ABSTRACT/PROJECT SUMMARY
The non-coding (nc) transcriptome remains an under-explored landscape for functional genomics. Recently,
~2,000 long non-coding (lnc)RNAs were identified by the Steitz lab upon exposure of human cells to stress, such
as heat, high salt and oxidative stress, while others have confirmed their induction in viral infection, cancer and
aging. Called DoGs for “Downstream of Gene” transcripts, these lncRNAs result when RNA polymerase II fails
to cleave nascent RNA 3' ends at the annotated site for a subset of protein-coding genes that we term “parent
genes”. Instead, transcription continues from 5 to 45 kbps further downstream, and DoGs are retained in the
nucleus. DoG RNAs are expressed on the timescale of minutes upon stress, suggesting they are among the “first-
responders” to help cells survive. Total DoGs account for 15%–30% of all intergenic transcripts, yet they are not
even annotated in the human genome. Taken together, these features define an urgent need to determine the
sequence and function of DoG RNAs, which are central goals of this proposal. In Aim 1, we propose to sequence
individual DoGs from their 5' to 3' ends, using emerging long read sequencing methodology established for
polyA+ and polyA- RNA in the Neugebauer lab. We will exploit physiological stresses to induce DoGs by orders
of magnitude and optimize library preparation on several platforms to achieve the appropriate sequencing
length and depth for all of the parameters we aim to quantify.
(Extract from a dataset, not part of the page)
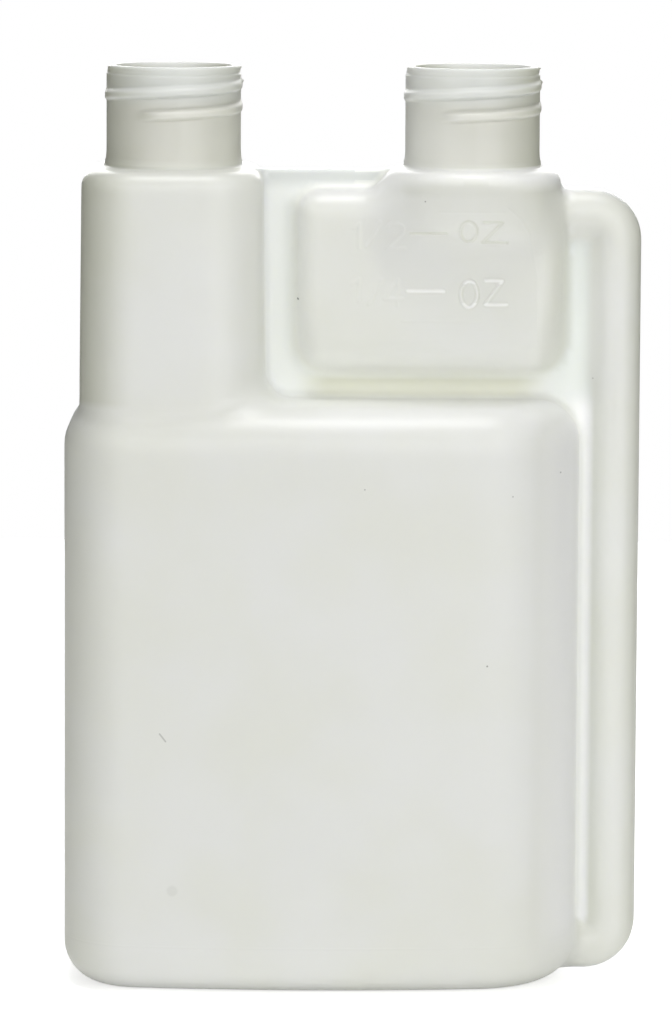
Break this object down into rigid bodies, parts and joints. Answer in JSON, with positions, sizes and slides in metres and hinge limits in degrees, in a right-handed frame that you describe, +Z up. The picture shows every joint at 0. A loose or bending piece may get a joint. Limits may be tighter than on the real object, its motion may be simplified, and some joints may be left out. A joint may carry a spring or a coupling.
{
  "type": "dosing bottle",
  "caption": "Flat squeeze-to-dose bottle: a reservoir feeds a side tube into a small graduated chamber, each with its own open threaded neck.",
  "frame": {"origin": "on the base plane, at the middle of the overall outline in plan", "axes": "+Z up through the necks; +X from the filling neck towards the side tube; -Y is the front face"},
  "size_m": [0.1086, 0.05, 0.1735],
  "materials": {
    "natural_polyethylene": "natural, milky translucent, satin from the mould"
  },
  "bodies": {
    "root": {"bottle": "natural_polyethylene"}
  },
  "joints": []
}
The data will reveal the actual lengths, 5' and 3'
ends and the extent to which DoG RNAs are spliced, modified and polyadenylated. Importantly, we will test
our working hypotheses based on preliminary results that splicing and histone post-translational modifications
play mechanistic roles in DoG biogenesis. These findings will give us the first concrete clues regarding the
cellular machineries impinged upon by stress pathways. In Aim 2, we propose concurrent functional analyses of
DoGs that exploit our recent preliminary finding that DoG production by the mouse interferon-ß gene enhances
subsequent expression of interferon-ß upon exposure to polyIC (mimic of viral infection). Therefore, we will
ask whether other DoGs likewise prime expression of their parent genes upon exposure to a second stress. We
will pursue other preliminary results suggesting that DoG parent genes are associated with transcriptional
repression and that DoG production has the potential to up- or down-regulate the parent gene. We will probe
the mechanism of action of DoGs through analyses of transcription elongation and the chromatin landscape in
DoG gene regions with new and published ChIP data. Finally, determination of DoG half-lives before, during
and after stress will allow us to explore the conceptually novel possibility that DoGs are repositories for
unprocessed pre-mRNAs that are later matured to become active mRNAs during recovery from stress. The
achievement of these aims will illuminate the sequences and function(s) of an entirely new class of ncRNA, as
well as the gene regions and chromatin environments where transcriptional activity is regulated by cellular
stresses. Moreover, entirely novel lncRNA-mediated pathways of gene regulation are likely to be identified.